I need to say that it is impossible to avoid such modifiers nor should we necessary eschew them. Modifiers help locate us in the midst of the diversity of Christian faith. I consider myself to be a Wesleyan Christian, which means among others things, I am not a five-point Calvinist. To be a Wesleyan helps to locate me in a general way in a specific Christian tradition. The peril of this is if I allow Wesleyanism to be more formative in my thinking than taking into account the entire range of the Christian tradition. Moreover, I must not allow my Wesleyan context to keep me from the richness of that overall tradition. In one of my introductory theology courses I draw heavily from John Calvin when I teach the doctrine of the Holy Spirit. I love much about Calvin's account. But in most of my courses there is at least one student, knowing I am a Methodist, who is baffled as to why I employ Calvin, as if Wesleyanism automatically means that Calvin is persona non grata.

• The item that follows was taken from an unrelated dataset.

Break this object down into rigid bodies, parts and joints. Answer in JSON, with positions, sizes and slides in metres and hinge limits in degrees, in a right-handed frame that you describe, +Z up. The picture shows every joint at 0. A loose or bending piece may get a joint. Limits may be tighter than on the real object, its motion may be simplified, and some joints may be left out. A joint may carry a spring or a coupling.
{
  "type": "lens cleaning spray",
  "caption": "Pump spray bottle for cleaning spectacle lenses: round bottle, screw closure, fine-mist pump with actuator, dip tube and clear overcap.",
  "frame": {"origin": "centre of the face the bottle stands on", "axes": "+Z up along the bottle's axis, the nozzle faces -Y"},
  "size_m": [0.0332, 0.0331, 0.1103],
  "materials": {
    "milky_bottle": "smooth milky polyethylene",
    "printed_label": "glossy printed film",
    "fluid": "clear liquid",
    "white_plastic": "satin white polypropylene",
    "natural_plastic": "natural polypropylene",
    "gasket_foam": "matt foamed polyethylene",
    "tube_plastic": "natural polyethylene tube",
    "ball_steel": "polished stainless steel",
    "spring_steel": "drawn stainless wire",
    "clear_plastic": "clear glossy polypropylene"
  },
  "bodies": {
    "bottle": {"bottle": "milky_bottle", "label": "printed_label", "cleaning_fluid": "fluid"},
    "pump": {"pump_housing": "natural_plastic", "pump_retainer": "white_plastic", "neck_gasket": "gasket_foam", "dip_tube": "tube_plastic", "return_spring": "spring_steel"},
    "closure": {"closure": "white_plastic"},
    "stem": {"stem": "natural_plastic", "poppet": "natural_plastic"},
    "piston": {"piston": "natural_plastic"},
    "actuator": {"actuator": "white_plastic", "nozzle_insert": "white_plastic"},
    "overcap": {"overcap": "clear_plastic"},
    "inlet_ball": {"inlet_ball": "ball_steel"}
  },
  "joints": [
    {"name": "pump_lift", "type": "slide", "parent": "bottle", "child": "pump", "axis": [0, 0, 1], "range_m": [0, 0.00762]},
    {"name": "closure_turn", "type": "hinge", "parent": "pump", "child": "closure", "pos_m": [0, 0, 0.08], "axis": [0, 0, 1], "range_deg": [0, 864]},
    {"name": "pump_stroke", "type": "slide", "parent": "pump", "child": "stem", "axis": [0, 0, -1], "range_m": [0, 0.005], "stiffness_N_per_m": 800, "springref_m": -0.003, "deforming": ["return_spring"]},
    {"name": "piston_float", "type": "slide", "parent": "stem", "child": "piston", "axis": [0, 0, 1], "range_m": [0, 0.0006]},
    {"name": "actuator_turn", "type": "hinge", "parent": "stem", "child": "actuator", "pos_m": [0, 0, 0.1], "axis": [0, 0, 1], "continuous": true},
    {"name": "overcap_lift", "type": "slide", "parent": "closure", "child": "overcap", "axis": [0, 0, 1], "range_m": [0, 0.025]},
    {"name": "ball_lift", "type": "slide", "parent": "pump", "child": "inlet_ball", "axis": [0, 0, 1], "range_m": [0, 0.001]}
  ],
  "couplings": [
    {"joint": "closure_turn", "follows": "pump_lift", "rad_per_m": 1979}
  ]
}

And that, it seems to me is the peril of modifiers. They are important and they are necessary, but we must not identify with them more than the noun they modify; and that is what both Dennis and John are rightfully questioning. Now, to be sure, Christians who call themselves conservative or progressive would no doubt object. (I prefer the term liberal to progressive because liberal is a true antonym to conservative, and the word progressive can be used in very deceptive ways. More on that in a later post.) They would say that their Christianity informs their conservative or progressive views, and there is no doubt truth in that. John addresses that objection:
I suspect advocates of progressive Christianity would point to the writings and talks by the luminaries of the movement that are robust in their Christology and orthodox in their theology. But Sanders' observations ring true to the way on-the-ground and in-the-pew progressive Christianity often looks in many mainline churches.
Let me hasten to add one can substitute in that paragraph the word "conservative" for "progressive" and "evangelical" for "mainline." It is the peril we face with adjectival Christianity in general.

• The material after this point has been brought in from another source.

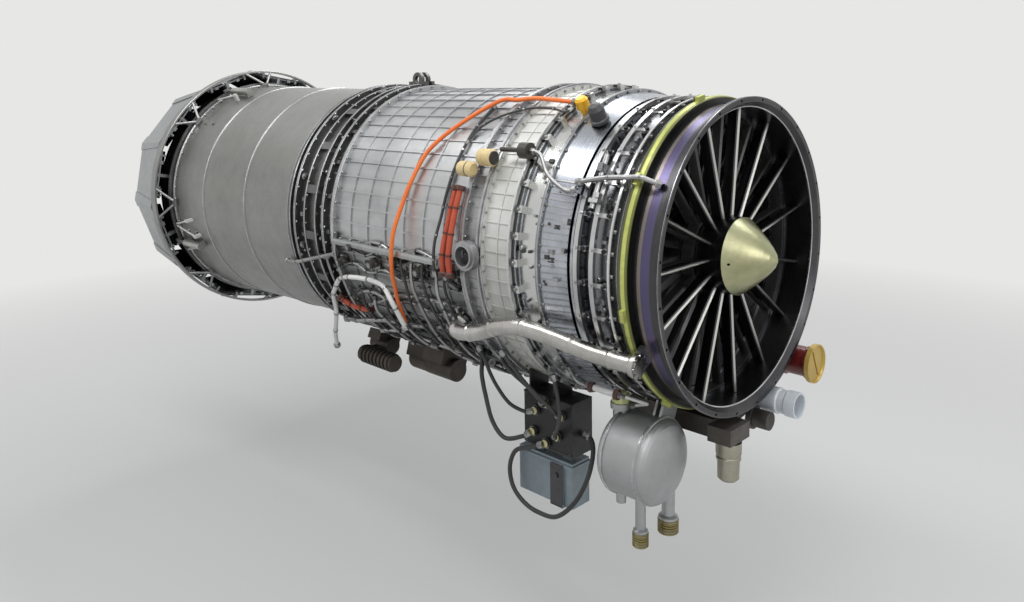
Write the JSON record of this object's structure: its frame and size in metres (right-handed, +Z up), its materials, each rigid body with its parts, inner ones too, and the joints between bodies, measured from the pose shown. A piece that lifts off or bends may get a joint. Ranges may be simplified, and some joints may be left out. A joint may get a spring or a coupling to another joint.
{
  "type": "jet engine",
  "caption": "Afterburning turbofan with open inlet, fan, ribbed bypass ducts, under-slung accessories and a variable flap nozzle.",
  "frame": {"origin": "centre of the inlet flange's front face", "axes": "+X forward out of the inlet along the engine axis, +Z up, -Y the side with the oil tank's filler cap"},
  "size_m": [2.5977, 0.988, 1.206],
  "materials": {
    "front_frame": "heat-tinted satin",
    "nose_cone": "satin pale green-gold",
    "fan_case": "bright machined",
    "stator_vanes": "satin",
    "sealing_band": "satin yellow-green",
    "unison_ring_front": "machined",
    "unison_ring_rear": "machined",
    "vane_rod": "polished",
    "fan_blades": "satin",
    "fan_rotor": "satin",
    "lp_shaft": "ground",
    "core_rotor": "machined",
    "bearings": "ground",
    "mid_frame": "cast and machined",
    "front_duct": "off-white satin",
    "duct_upper": "satin silver-grey",
    "duct_lower": "satin silver-grey",
    "aft_ring": "machined",
    "core_case": "heat-browned",
    "rear_frame": "heat-browned",
    "exhaust_cone": "heat-browned",
    "flame_holder": "heat-browned",
    "burner_liner": "heat-browned",
    "burner_casing": "satin grey",
    "shroud_ring": "satin grey",
    "inner_flaps": "dark heat-tinted",
    "nozzle_actuators": "pale satin",
    "sync_ring": "machined",
    "outer_flap": "pale satin grey",
    "gearbox": "dark cast",
    "oil_tank": "satin grey",
    "filler_cap": "pale yellow-green",
    "control_box": "satin black",
    "control_unit": "blue-grey satin",
    "pumps": "dark cast",
    "filter_bowl": "grey-tan satin",
    "outlet_tube": "translucent white",
    "air_port": "dark red gloss",
    "protective_caps": "gold and yellow",
    "bleed_duct": "polished tube",
    "igniter_cans": "cream satin",
    "orange_cable": "matt orange sheath",
    "white_hose": "white sleeve",
    "sleeved_hoses": "orange-red sleeve",
    "pipes": "drawn tube",
    "harness": "black braid",
    "dome_unit": "grey-black",
    "fasteners": "machined",
    "burner_control": "dark cast"
  },
  "bodies": {
    "engine": {"front_frame": "front_frame", "nose_cone": "nose_cone", "fan_case": "fan_case", "stator_vanes": "stator_vanes", "sealing_band": "sealing_band", "bearings": "bearings", "mid_frame": "mid_frame", "front_duct": "front_duct", "duct_upper": "duct_upper", "duct_lower": "duct_lower", "aft_ring": "aft_ring", "core_case": "core_case", "rear_frame": "rear_frame", "exhaust_cone": "exhaust_cone", "flame_holder": "flame_holder", "burner_liner": "burner_liner", "burner_casing": "burner_casing", "shroud_ring": "shroud_ring", "inner_flaps": "inner_flaps", "nozzle_actuators": "nozzle_actuators", "gearbox": "gearbox", "oil_tank": "oil_tank", "control_box": "control_box", "control_unit": "control_unit", "pumps": "pumps", "filter_bowl": "filter_bowl", "outlet_tube": "outlet_tube", "air_port": "air_port", "protective_caps": "protective_caps", "bleed_duct": "bleed_duct", "igniter_cans": "igniter_cans", "orange_cable": "orange_cable", "white_hose": "white_hose", "sleeved_hoses": "sleeved_hoses", "pipes": "pipes", "harness": "harness", "dome_unit": "dome_unit", "fasteners": "fasteners", "burner_control": "burner_control"},
    "lp_rotor": {"fan_blades": "fan_blades", "fan_rotor": "fan_rotor", "lp_shaft": "lp_shaft"},
    "core_rotor": {"core_rotor": "core_rotor"},
    "front_ring": {"unison_ring_front": "unison_ring_front"},
    "rear_ring": {"unison_ring_rear": "unison_ring_rear"},
    "vane_rod": {"vane_rod": "vane_rod"},
    "nozzle_ring": {"sync_ring": "sync_ring"},
    "filler_cap": {"filler_cap": "filler_cap"},
    "flap_01": {"outer_flap_01": "outer_flap"},
    "flap_02": {"outer_flap_02": "outer_flap"},
    "flap_03": {"outer_flap_03": "outer_flap"},
    "flap_04": {"outer_flap_04": "outer_flap"},
    "flap_05": {"outer_flap_05": "outer_flap"},
    "flap_06": {"outer_flap_06": "outer_flap"},
    "flap_07": {"outer_flap_07": "outer_flap"},
    "flap_08": {"outer_flap_08": "outer_flap"},
    "flap_09": {"outer_flap_09": "outer_flap"},
    "flap_10": {"outer_flap_10": "outer_flap"},
    "flap_11": {"outer_flap_11": "outer_flap"},
    "flap_12": {"outer_flap_12": "outer_flap"}
  },
  "joints": [
    {"name": "lp_spin", "type": "hinge", "parent": "engine", "child": "lp_rotor", "pos_m": [-0.2, 0, 0], "axis": [1, 0, 0], "continuous": true},
    {"name": "core_spin", "type": "hinge", "parent": "engine", "child": "core_rotor", "pos_m": [-0.9, 0, 0], "axis": [1, 0, 0], "continuous": true},
    {"name": "vane_ring_turn", "type": "hinge", "parent": "engine", "child": "front_ring", "pos_m": [-0.176, 0, 0], "axis": [1, 0, 0], "range_deg": [-3, 3]},
    {"name": "rear_ring_turn", "type": "hinge", "parent": "engine", "child": "rear_ring", "pos_m": [-0.222, 0, 0], "axis": [1, 0, 0], "range_deg": [-3.05, 3.05]},
    {"name": "vane_rod_slide", "type": "slide", "parent": "engine", "child": "vane_rod", "axis": [0, -0.4384, -0.8988], "range_m": [-0.0206, 0.0206]},
    {"name": "nozzle_ring_slide", "type": "slide", "parent": "engine", "child": "nozzle_ring", "axis": [1, 0, 0], "range_m": [0, 0.0094]},
    {"name": "filler_cap_turn", "type": "hinge", "parent": "engine", "child": "filler_cap", "pos_m": [-0.206, -0.234, -0.34], "axis": [0, 0, 1], "range_deg": [0, 90]},
    {"name": "flap_01_tilt", "type": "hinge", "parent": "engine", "child": "flap_01", "pos_m": [-2.268, -0.45571, 0.08858], "axis": [0, -0.1908, -0.9816], "range_deg": [0, 12.1]},
    {"name": "flap_02_tilt", "type": "hinge", "parent": "engine", "child": "flap_02", "pos_m": [-2.268, -0.43894, -0.15114], "axis": [0, 0.3256, -0.9455], "range_deg": [0, 12.1]},
    {"name": "flap_03_tilt", "type": "hinge", "parent": "engine", "child": "flap_03", "pos_m": [-2.268, -0.30457, -0.35036], "axis": [0, 0.7547, -0.6561], "range_deg": [0, 12.1]},
    {"name": "flap_04_tilt", "type": "hinge", "parent": "engine", "child": "flap_04", "pos_m": [-2.268, -0.08858, -0.45571], "axis": [0, 0.9816, -0.1908], "range_deg": [0, 12.1]},
    {"name": "flap_05_tilt", "type": "hinge", "parent": "engine", "child": "flap_05", "pos_m": [-2.268, 0.15114, -0.43894], "axis": [0, 0.9455, 0.3256], "range_deg": [0, 12.1]},
    {"name": "flap_06_tilt", "type": "hinge", "parent": "engine", "child": "flap_06", "pos_m": [-2.268, 0.35036, -0.30457], "axis": [0, 0.6561, 0.7547], "range_deg": [0, 12.1]},
    {"name": "flap_07_tilt", "type": "hinge", "parent": "engine", "child": "flap_07", "pos_m": [-2.268, 0.45571, -0.08858], "axis": [0, 0.1908, 0.9816], "range_deg": [0, 12.1]},
    {"name": "flap_08_tilt", "type": "hinge", "parent": "engine", "child": "flap_08", "pos_m": [-2.268, 0.43894, 0.15114], "axis": [0, -0.3256, 0.9455], "range_deg": [0, 12.1]},
    {"name": "flap_09_tilt", "type": "hinge", "parent": "engine", "child": "flap_09", "pos_m": [-2.268, 0.30457, 0.35036], "axis": [0, -0.7547, 0.6561], "range_deg": [0, 12.1]},
    {"name": "flap_10_tilt", "type": "hinge", "parent": "engine", "child": "flap_10", "pos_m": [-2.268, 0.08858, 0.45571], "axis": [0, -0.9816, 0.1908], "range_deg": [0, 12.1]},
    {"name": "flap_11_tilt", "type": "hinge", "parent": "engine", "child": "flap_11", "pos_m": [-2.268, -0.15114, 0.43894], "axis": [0, -0.9455, -0.3256], "range_deg": [0, 12.1]},
    {"name": "flap_12_tilt", "type": "hinge", "parent": "engine", "child": "flap_12", "pos_m": [-2.268, -0.35036, 0.30457], "axis": [0, -0.6561, -0.7547], "range_deg": [0, 12.1]}
  ],
  "couplings": [
    {"joint": "rear_ring_turn", "follows": "vane_ring_turn", "ratio": 1},
    {"joint": "vane_rod_slide", "follows": "vane_ring_turn", "m_per_rad": 0.39},
    {"joint": "flap_01_tilt", "follows": "nozzle_ring_slide", "rad_per_m": 22.281},
    {"joint": "flap_02_tilt", "follows": "nozzle_ring_slide", "rad_per_m": 22.281},
    {"joint": "flap_03_tilt", "follows": "nozzle_ring_slide", "rad_per_m": 22.281},
    {"joint": "flap_04_tilt", "follows": "nozzle_ring_slide", "rad_per_m": 22.281},
    {"joint": "flap_05_tilt", "follows": "nozzle_ring_slide", "rad_per_m": 22.281},
    {"joint": "flap_06_tilt", "follows": "nozzle_ring_slide", "rad_per_m": 22.281},
    {"joint": "flap_07_tilt", "follows": "nozzle_ring_slide", "rad_per_m": 22.281},
    {"joint": "flap_08_tilt", "follows": "nozzle_ring_slide", "rad_per_m": 22.281},
    {"joint": "flap_09_tilt", "follows": "nozzle_ring_slide", "rad_per_m": 22.281},
    {"joint": "flap_10_tilt", "follows": "nozzle_ring_slide", "rad_per_m": 22.281},
    {"joint": "flap_11_tilt", "follows": "nozzle_ring_slide", "rad_per_m": 22.281},
    {"joint": "flap_12_tilt", "follows": "nozzle_ring_slide", "rad_per_m": 22.281}
  ]
}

The question I would ask those who identify themselves as "progressive Christians" and those who embrace the label "conservative Christian," is how their being either one looks different from being a progressive atheist or a conservative atheist. How do their views, supposedly informed by their faith, not make them just one more special interest group on the political scene?

Stanley Hauerwas writes,
The politics of modernity has so successfully made Christianity but another life-style option it is a mystery why the new atheists think it is important to show what Christians believe to be false. Such a project hardly seems necessary given that Christians, in the name of being good democratic citizens, live lives of unacknowledged but desperate unbelief just to the extent they believe what they believe as a Christian cannot be a matter of truth.
As a result, Christians no longer believe that the church is an alternative politics to the politics of the world which means they have lost any way to account for why Christians in the past thought they had a faith worth dying for.
In recent years evangelical Protestantism has been going through a soul searching, questioning some of its cherished political and hermeneutical positions that have become so intertwined with evangelicalism. An increasing number of evangelicals are re-evaluating some of their "sacred" views on Scripture and science and politics. I think that has been a good thing. But I must say, I have not seen that same kind of soul searching among mainline Protestants. It cannot hurt to wonder if we always have it right. It cannot be a bad thing to remember that perhaps our views are not always biblical, but rather the opposite side of the same modern coin we share with those who are evangelical. Perhaps Dennis and John are beginning an important self-critical conversation that we mainliners need to have. If this is the start, I welcome it.

After all, the unexamined life, politic, and theology is not worth embracing... and it's not good for the soul... or the church either. An adjective is meant to describe a noun, not get in the way.

1 comment:

John Wesley Leek said...

This is a helpful addition.

I too have found our introspection lacking as a tradition. We can be as dogmatic (in the negative sense of the word) as those we'd like to call fundamentalists.

May we rediscover, myself included, a more humble hermeneutic.